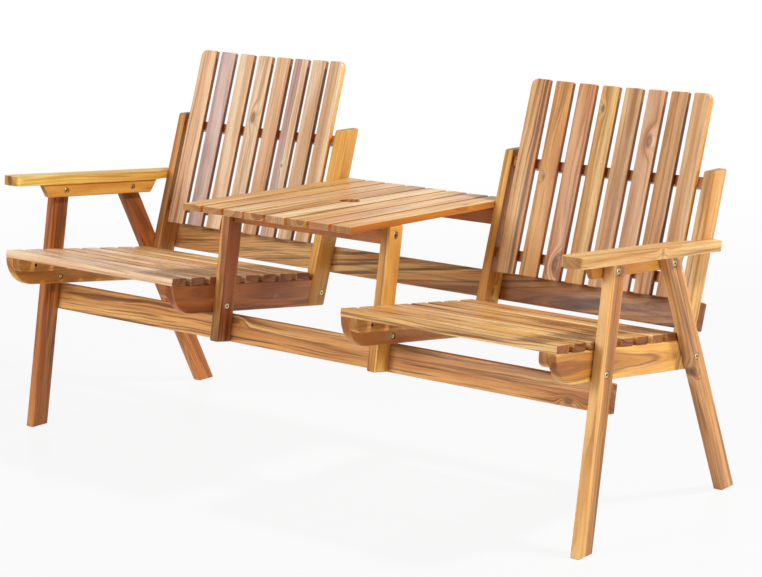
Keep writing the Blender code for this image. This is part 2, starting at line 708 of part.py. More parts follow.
def make_arm(side, sign, bench):
    """An arm, which tapers to pass outside the stile, and the support under it."""
    outer = LEG_OUTSIDE + ARM_OVERHANG
    inner = outer - ARM_WIDTH
    past_stile = OUTER_STILE + FIT
    stile_front = STILE_FRONT_LINE.meet(ARM_LINE)[0]
    front = ARM_LINE.at_depth(ARM_FRONT)
    rear = ARM_LINE.at_depth(ARM_REAR)
    taper_end = ARM_LINE.at_depth(stile_front) - ARM_THICKNESS / 2
    outline = [
        *arc((inner + ARM_FRONT_CORNER, front + ARM_FRONT_CORNER), ARM_FRONT_CORNER, 180, 270),
        *arc((outer - ARM_FRONT_CORNER, front + ARM_FRONT_CORNER), ARM_FRONT_CORNER, 270, 360),
        *arc((outer - ARM_REAR_CORNER, rear - ARM_REAR_CORNER), ARM_REAR_CORNER, 0, 90),
        (past_stile, rear),
        (past_stile, taper_end),
        (inner, taper_end - ARM_TAPER),
    ]
    if sign < 0:
        outline = [(-x, y) for x, y in reversed(outline)]
    name = f"arm_{side}"
    arm = add_part(name, flat_mesh(name, outline, ARM_THICKNESS), bench)
    middle = ARM_LINE.moved(-ARM_THICKNESS / 2)
    arm.location = (0, middle.y, middle.z)
    arm.rotation_euler = (-ARM_FALL, 0, 0)
    ease_edges(arm)

    top = ARM_LINE.moved(FIT)
    bottom = ARM_LINE.moved(FIT + ARM_SUPPORT_HEIGHT)
    support_front = ARM_LINE.at_depth(ARM_SUPPORT_FRONT)
    support_rear = ARM_LINE.at_depth(ARM_SUPPORT_REAR)
    outline = [
        top.point(support_front),
        bottom.point(support_front + ARM_SUPPORT_SLANT),
        bottom.point(support_rear - ARM_SUPPORT_SLANT),
        top.point(support_rear),
    ]
    face = LEG_INSIDE - FIT
    x = face - ARM_SUPPORT_THICKNESS / 2
    side_board(f"arm_support_{side}", outline, ARM_SUPPORT_THICKNESS, sign * x, bench)

    inner_face = face - ARM_SUPPORT_THICKNESS
    middle = ARM_LINE.moved(FIT + ARM_SUPPORT_HEIGHT / 2)
    for leg, line in (("front_leg", LEG_MIDDLE), ("rear_leg", REAR_LEG_MIDDLE)):
        boards = [f"{leg}_{side}", f"arm_support_{side}"]
        place = line.meet(middle)
        through_bolt(f"{leg}_upper_bolt_{side}", place, sign * LEG_OUTSIDE, sign * inner_face, boards, bench)


def make_long_rails(bench):
    """The front stretcher and the rear rail, which tie both chairs together."""
    rails = (
        (
            "front_stretcher",
            LEG_REAR_LINE,
            STRETCHER_BOTTOM,
            (LEG_OUTSIDE * 2, STRETCHER_THICKNESS, STRETCHER_HEIGHT),
            FRONT_LEG_LEAN,
        ),
        (
            "rear_rail",
            STILE_REAR_LINE,
            REAR_RAIL_BOTTOM,
            ((OUTER_STILE + REAR_RAIL_OVERHANG) * 2, REAR_RAIL_THICKNESS, REAR_RAIL_HEIGHT),
            BACK_LEAN,
        ),
    )
    for name, line, bottom, size, lean in rails:
        thickness, height = size[1:]
        place = line.moved(FIT + thickness / 2).point(line.at_height(bottom) + height / 2)
        bar(name, size, (0, *place), -lean, bench)


def make_table(bench):
    """The table slats and the two bearers that carry them, glued into one top."""
    hole_centre = TABLE_LENGTH / 2
    top = frame_empty("table", (0, *TABLE_LINE.point(TABLE_FRONT)), (-TABLE_FALL, 0, 0), bench)
    boards = []
    bearers = (
        ("front", FRONT_BEARER_PLACE, POST_INSIDE, POST_OUTSIDE, "table_post_{0}", 1),
        ("rear", REAR_BEARER_PLACE, INNER_STILE, SEAT_INSIDE, "back_stile_{0}_inner", -1),
    )
    for level, place, end, far_face, board, out in bearers:
        size = ((end - FIT) * 2, BEARER_THICKNESS, BEARER_HEIGHT)
        boards.append(bar(f"{level}_bearer", size, (0, *place), -TABLE_FALL, bench, eased=False))
        axis = Vector((0, TABLE_LINE.dy, TABLE_LINE.dz)) * out
        for side, sign in SIDES:
            barrel_nut_bolt(
                f"table_{level}_bolt_{side}",
                place,
                sign * far_face,
                sign * (end - FIT),
                "table_top",
                [board.format(side)],
                axis,
                BEARER_THICKNESS,
                bench,
            )

    size = (TABLE_SLAT_WIDTH, TABLE_LENGTH, TABLE_SLAT_THICKNESS)
    for i in range(TABLE_SLATS):
        x = (i - (TABLE_SLATS - 1) / 2) * TABLE_SLAT_PITCH
        boards.append(bar(f"table_slat_{i}", size, (x, hole_centre, -TABLE_SLAT_THICKNESS / 2), 0, top))
    bpy.context.view_layer.update()
    circle = arc((0, hole_centre), PARASOL_HOLE_RADIUS, 0, 360, PARASOL_HOLE_STEPS * 2)
    hole = flat_mesh("parasol_hole", circle[:-1], TABLE_SLAT_THICKNESS + OVERRUN)
    hole.transform(Matrix.Translation((0, 0, -TABLE_SLAT_THICKNESS / 2)))
    hole.transform(bench.matrix_world.inverted() @ top.matrix_world)
    open_hole(hole, ["table_top"])
    glued_panel("table_top", boards, bench)


def fix_seat(side, sign, bench):
    """Bolts that hold one seat in the frame."""
    bolt_line = SEAT_RAIL_UNDERSIDE.moved(-(SEAT_RAIL_HEIGHT - BATTEN_HEIGHT) / 2)
    leg_place = LEG_MIDDLE.meet(bolt_line)
    post_place = POST_MIDDLE.meet(bolt_line)
    leg_boards = [f"front_leg_{side}", f"seat_side_rail_{side}_outer"]
    post_boards = [f"table_post_{side}", f"seat_side_rail_{side}_inner"]
    name = f"front_leg_lower_bolt_{side}"
    through_bolt(name, leg_place, sign * LEG_OUTSIDE, sign * SEAT_OUTSIDE, leg_boards, bench)
    name = f"table_post_bolt_{side}"
    through_bolt(name, post_place, sign * POST_INSIDE, sign * SEAT_INSIDE, post_boards, bench)

    across = REAR_RAIL_LINE.square(0)
    axis = Vector((0, -across.dy, -across.dz))
    outer = [f"rear_leg_{side}", f"back_stile_{side}_outer"]
    inner = [f"back_stile_{side}_inner"]
    ends = (
        (f"rear_leg_lower_bolt_{side}", LEG_OUTSIDE, SEAT_OUTSIDE - FIT, outer),
        (f"back_stile_bolt_{side}", INNER_STILE, SEAT_INSIDE + FIT, inner),
    )
    for name, head, rail_end, boards in ends:
        barrel_nut_bolt(
            name,
            SEAT_REAR_RAIL_PLACE,
            sign * head,
            sign * rail_end,
            f"seat_panel_{side}",
            boards,
            axis,
            SEAT_REAR_RAIL_THICKNESS,
            bench,
        )


def cut_holes(bench):
    """Cut each board's holes."""
    for name, shapes in holes.items():
        for shape in shapes:
            cutter = bpy.data.objects.new(f"{shape.name}_in_{name}", shape)
            cutters.objects.link(cutter)
            cutter.parent = bench
            cutter.hide_render = True
            cutter.display_type = "WIRE"
            cut = bpy.data.objects[name].modifiers.new("Hole", "BOOLEAN")
            cut.operation = "DIFFERENCE"
            cut.solver = "EXACT"
            cut.object = cutter


def main():
    """Build the bench."""
    clear_scene()
    bench = frame_empty("bench", (0, -DEPTH_CENTRE, 0), (0, 0, 0), None)
    bpy.context.view_layer.update()
    make_legs(bench)
    make_side_frames(bench)
    for side, sign in SIDES:
        make_seat_panel(side, sign, bench)
        make_back(side, sign, bench)
        make_arm(side, sign, bench)
        fix_seat(side, sign, bench)
    make_long_rails(bench)
    make_table(bench)
    cut_holes(bench)


main()
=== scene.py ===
"""Looks of the garden bench with table: oiled acacia boards, plated bolts and dark screws."""
import logging
import math
from dataclasses import dataclass, field, replace
from enum import Enum
from typing import Sequence

import bmesh
import bpy
from mathutils import Matrix, Vector


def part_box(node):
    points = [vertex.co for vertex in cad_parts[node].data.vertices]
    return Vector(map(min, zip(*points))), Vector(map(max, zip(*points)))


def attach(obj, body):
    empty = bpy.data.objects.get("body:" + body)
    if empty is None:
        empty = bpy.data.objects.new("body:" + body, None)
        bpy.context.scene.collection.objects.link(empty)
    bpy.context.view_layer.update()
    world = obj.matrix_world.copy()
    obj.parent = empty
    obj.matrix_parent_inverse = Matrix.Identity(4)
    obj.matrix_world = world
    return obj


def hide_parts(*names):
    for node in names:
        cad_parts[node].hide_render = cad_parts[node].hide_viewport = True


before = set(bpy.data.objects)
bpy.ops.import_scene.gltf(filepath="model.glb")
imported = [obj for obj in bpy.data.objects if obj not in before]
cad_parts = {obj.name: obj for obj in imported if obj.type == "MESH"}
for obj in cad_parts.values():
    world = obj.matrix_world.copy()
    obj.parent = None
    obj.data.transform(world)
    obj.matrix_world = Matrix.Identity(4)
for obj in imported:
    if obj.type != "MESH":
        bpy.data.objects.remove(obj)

log = logging.getLogger("garden_bench")

Tree = bpy.types.NodeTree
Socket = bpy.types.NodeSocket
Piece = bpy.types.Object
BMesh = bmesh.types.BMesh

MM = 0.001
TOUCH = 0.01 * MM  # points nearer than this are one
HERE = Matrix.Identity(4)
BODY = "root"
HANDS = (("left", -1.0), ("right", 1.0))
SIDEWAYS = Vector((1.0, 0.0, 0.0))
BACKWARDS = Vector((0.0, 1.0, 0.0))
UPWARDS = Vector((0.0, 0.0, 1.0))


# Colours and nodes


def linear(colour: str) -> tuple[float, float, float, float]:
    """Turn an sRGB hex colour into the linear colour that a shader socket takes.

    Args:
        colour: the colour as six hex digits after a hash sign.

    Returns:
        Red, green, blue and an alpha of one.
    """
    shares = [int(colour[i : i + 2], 16) / 255 for i in (1, 3, 5)]
    parts = [s / 12.92 if s <= 0.04045 else ((s + 0.055) / 1.055) ** 2.4 for s in shares]
    return (parts[0], parts[1], parts[2], 1.0)


def add(
    tree: Tree,
    kind: str,
    inputs: Sequence[object] | dict[int | str, object] = (),
    out: int | str = 0,
    **settings: object,
) -> Socket:
    """Add a node with its settings and its links.

    Args:
        tree: the node tree that takes the node.
        kind: the node's type, without its ShaderNode prefix.
        inputs: values or output sockets, in the order of the node's inputs or by their index or name.
        out: which output to hand back.
        **settings: the node's own settings.

    Returns:
        One output of the new node.
    """
    node = tree.nodes.new(f"ShaderNode{kind}")
    for name, value in settings.items():
        setattr(node, name, value)
    pairs = inputs.items() if isinstance(inputs, dict) else enumerate(inputs)
    for key, value in pairs:
        if isinstance(value, Socket):
            tree.links.new(value, node.inputs[key])
        elif value is not None:
            node.inputs[key].default_value = value
    return node.outputs[out]


# Settings that several nodes share
TIMES = {"operation": "MULTIPLY"}
PLUS = {"operation": "ADD"}
TIMES_PLUS = {"operation": "MULTIPLY_ADD"}
MINUS = {"operation": "SUBTRACT"}
HIGHER = {"operation": "MAXIMUM"}
UNSIGNED = {"operation": "ABSOLUTE"}
LENGTH = {"out": "Value", "operation": "LENGTH"}
SOFT = {"interpolation_type": "SMOOTHSTEP"}
BLEND = {"data_type": "RGBA"}
TINT = {"data_type": "RGBA", "blend_type": "MULTIPLY"}
COLOUR_OUT = 2  # the colour output of a Mix node


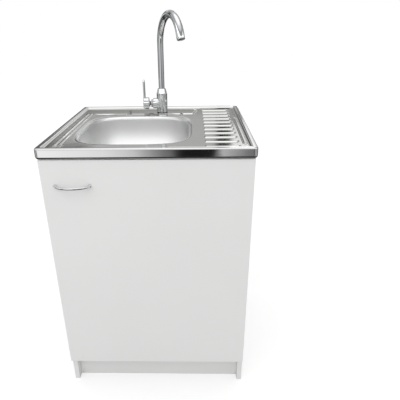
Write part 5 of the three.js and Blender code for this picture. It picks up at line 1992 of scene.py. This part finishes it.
    def build_drop_pipe(self) -> None:
        """Makes the drop pipe with its barbed hose spigot, and the pull ring below it."""
        x, y = self.axis
        bore_radius = self.pipe_radius - self.pipe_wall
        tube_profile = washer(bore_radius, self.pipe_radius, self.pipe_bottom, self.pipe_top, 0.5)
        pipe = turned(tube_profile, self._drain(0), 64, "drain_drop_pipe", True)
        heading = (-math.cos(self.spigot_tilt), 0, math.sin(self.spigot_tilt))
        end = self.pipe_radius + self.spigot_length
        r = self.spigot_radius
        profile = [(0, 17), (r, 17), (r, 22), (r + 1.6, 24), (r + 1.6, 27), (r, 29)]
        for barb in (end - 36, end - 26, end - 16, end - 6):
            profile += [(r, barb - 5), (r + 1.2, barb - 3), (r + 1.2, barb - 1.6), (r, barb + 2.5)]
        profile += [(r - 0.6, end), (0, end)]
        stand = Stand((x, y, self.spigot_root), heading, (0, 1, 0))
        spigot = turned(eased(profile, 0.5, 2), stand, 48)
        root = np.array([x, y, self.spigot_root])
        far = root + np.array(heading) * (end + 1)
        bore = pin(tuple(root), tuple(far), 9, 40)
        through = pin((x, y, self.pipe_bottom - 1), (x, y, self.pipe_top + 1), bore_radius, 64)
        trimmed(pipe, [spigot], [through, bore], 35.0)
        finished(pipe, self.finishes.plastic, Body.UNIT, "drop_pipe")
        stub = x - self.pipe_radius - 0.5
        middle = stub - 14
        ring = self._loop(9.0, 2.0, (middle, y, self.cap_z), 48, 16).to_object("spigot_pull_ring")
        adds = [
            pin((stub, y, self.cap_z), (stub - 6, y, self.cap_z), 2.4, 24),
            pin((stub, y, self.cap_z), (stub - 1.5, y, self.cap_z), 5, 32),
        ]
        trimmed(ring, adds)
        finished(ring, self.finishes.plastic, Body.UNIT, "blanking_cap")

    def build_trap(self) -> None:
        """Makes the U of the trap with its sockets and both union nuts."""
        across = np.array([math.cos(self.trap_turn), math.sin(self.trap_turn), 0])
        foot = np.array([*self.axis, self.trap_centre])
        half = self.trap_centres / 2
        up = np.array([0, 0, 1.0])
        far = foot + across * self.trap_centres
        stations = [(foot + up * z, radius, inner) for z, radius, inner in (
            (38, 22.1, 20.3), (37.4, 22.5, 20.3), (23.2, 22.5, 20.3), (23.0, 22.5, 18.2), (22, 22.5, 18),
            (20.8, 22.0, 18), (18.6, 20.2, 18), (17, 20, 18), (9, 20, 18),
        )]
        for step in range(41):
            turn = math.pi * step / 40
            point = foot + across * (half - half * math.cos(turn)) - up * half * math.sin(turn)
            stations.append((point, 20 if step < 39 else 20 + (step - 38) * 0.6, 18))
        stations += [(far + up * z, radius, inner) for z, radius, inner in (
            (0.6, 21.6, 18), (1.6, 22.4, 18), (2.4, 22.5, 20.3), (11.4, 22.5, 20.3), (12, 22.1, 20.3),
        )]
        path, outer, bore = (np.array(column) for column in zip(*stations))
        side = tuple(np.cross(across, up))
        bend = swept(path, outer, side, 56, bore).to_object("trap_u_bend", True, 35.0)
        finished(bend, self.finishes.plastic, Body.UNIT, "trap_bend")
        nut = UnionNut(28, 22.8, 20.3, 24, 0)
        wing = nut.build("trap_wing_nut", self._drain(self.wing_foot), self.details, self.finishes.plastic)
        x, y = self.axis
        ears = block((x - 36, x + 36), (y - 2.5, y + 2.5), (self.wing_foot + 4, self.wing_foot + 16), "helper")
        bevelled(ears, 1.6, 3)
        inside = pin((x, y, self.wing_foot - 1), (x, y, self.wing_foot + 25), 26, 64)
        trimmed(ears, cut=[inside])
        trimmed(wing, [ears])
        finished(wing, self.finishes.plastic, Body.UNIT, "wing_nut")
        stand = Stand((far[0], far[1], self.slip_foot))
        slip = UnionNut(28, 22.8, 20.3, 22, 12).build("trap_slip_nut", stand, self.details, self.finishes.plastic)
        finished(slip, self.finishes.plastic, Body.UNIT, "slip_nut")

    def build_outlet(self) -> None:
        """Makes the elbow and the pipe that runs back to the wall."""
        x = self.axis[0] + self.trap_centres * math.cos(self.trap_turn)
        y = self.axis[1] + self.trap_centres * math.sin(self.trap_turn)
        low = self.trap_centre + 0.6
        path = bent_path([(x, y, low), (x, y, self.outlet_z), (x, self.outlet_end, self.outlet_z)], self.elbow, 20, 8)
        radii = np.full(len(path), self.pipe_radius)
        pipe = swept(path, chamfered(radii, 0.5), (1, 0, 0), 56, radii - self.pipe_wall)
        finished(pipe.to_object("outlet_elbow_pipe"), self.finishes.plastic, Body.UNIT, "outlet_pipe")

    def build(self) -> None:
        """Makes and dresses the waste kit."""
        self.build_strainer()
        self.build_body()
        self.build_plug()
        self.build_drop_pipe()
        self.build_trap()
        self.build_outlet()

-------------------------

▶ _Task goal_
As listed above, the lines from the line with "cutter.parent = bench" to the line with "points = [vertex.co" are to be echoed exactly, with both ends included and nothing added.

▶ _Task result_
            cutter.parent = bench
            cutter.hide_render = True
            cutter.display_type = "WIRE"
            cut = bpy.data.objects[name].modifiers.new("Hole", "BOOLEAN")
            cut.operation = "DIFFERENCE"
            cut.solver = "EXACT"
            cut.object = cutter


def main():
    """Build the bench."""
    clear_scene()
    bench = frame_empty("bench", (0, -DEPTH_CENTRE, 0), (0, 0, 0), None)
    bpy.context.view_layer.update()
    make_legs(bench)
    make_side_frames(bench)
    for side, sign in SIDES:
        make_seat_panel(side, sign, bench)
        make_back(side, sign, bench)
        make_arm(side, sign, bench)
        fix_seat(side, sign, bench)
    make_long_rails(bench)
    make_table(bench)
    cut_holes(bench)


main()
=== scene.py ===
"""Looks of the garden bench with table: oiled acacia boards, plated bolts and dark screws."""
import logging
import math
from dataclasses import dataclass, field, replace
from enum import Enum
from typing import Sequence

import bmesh
import bpy
from mathutils import Matrix, Vector


def part_box(node):
    points = [vertex.co for vertex in cad_parts[node].data.vertices]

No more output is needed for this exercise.